– To, co odkryliśmy po zwolnieniu Głównego Inspektora Ochrony Środowiska, przechodzi ludzkie pojęcie – powiedziała Sopińska na konferencji prasowej w poniedziałek.
Przekazała, że od czerwca do grudnia 2023 r. 17 osób z kierownictwa oraz kadry zarządzającej (dyrektorów i zastępców dyrektorów) GIOŚ wypłaciło sobie ponad 1 mln zł nagród.
Jak podkreśliła, w tym samym momencie, pracownicy Inspekcji otrzymywali dosyć niskie płace.
Sowińska: Szokujące są nie tylko kwoty
Z przedstawionych przez wiceminister dokumentów wynika, że w tym czasie były szef GIOŚ otrzymał 35 tys. zł, a jego zastępca – 30 tys. zł. Z kolei p.o. drugiego zastępcy GIOŚ – 57 tys. zł.
– Szokujące są nie tylko kwoty, ale i to, jak w ubiegłym roku wyglądał proces wypłacania nagród w GIOŚ. Wiele wniosków nie posiadało nawet uzasadnienia.
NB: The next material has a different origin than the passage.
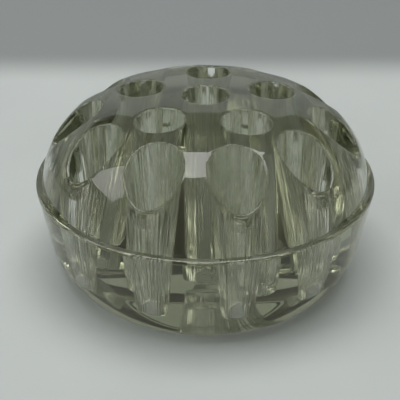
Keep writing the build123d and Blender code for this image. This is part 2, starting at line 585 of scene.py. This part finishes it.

To pokazuje, jak wyglądała arogancja władzy – powiedziała Sopińska.
Poinformowała także, że na podstawie audytu wewnętrznego przeprowadzonego w GIOŚ złożone zostało do prokuratury zawiadomienie o podejrzeniu popełnienia przestępstwa – nierzetelnego prowadzenia ksiąg rachunkowych, m. in. w zakresie zamówień publicznych oraz inwentaryzacji.
"Być może kwestia nagród przyznanych od czerwca do grudnia 2023 r. w GIOŚ będzie kolejnym dowodem w sprawie, aktualnie analizujemy to z prawnikami" – oświadczyła Sopińska, cytowana w komunikacie zamieszczonym przez resort na portalu X (dawniej Twitter).
Czym zajmuje się GIOŚ?
Główny Inspektorat Ochrony Środowiska jest centralnym organem administracji rządowej powoływanym i odwoływanym przez prezesa Rady Ministrów. Jego rolą jest szeroko pojęta ochrona środowiska naturalnego na terenie Polski. Do podstawowych zadań GIOŚ należą kontrola przestrzegania przepisów prawa o ochronie środowiska, badanie stanu środowiska, w ramach programu Państwowego Monitoringu Środowiska oraz przeciwdziałanie poważnym awariom.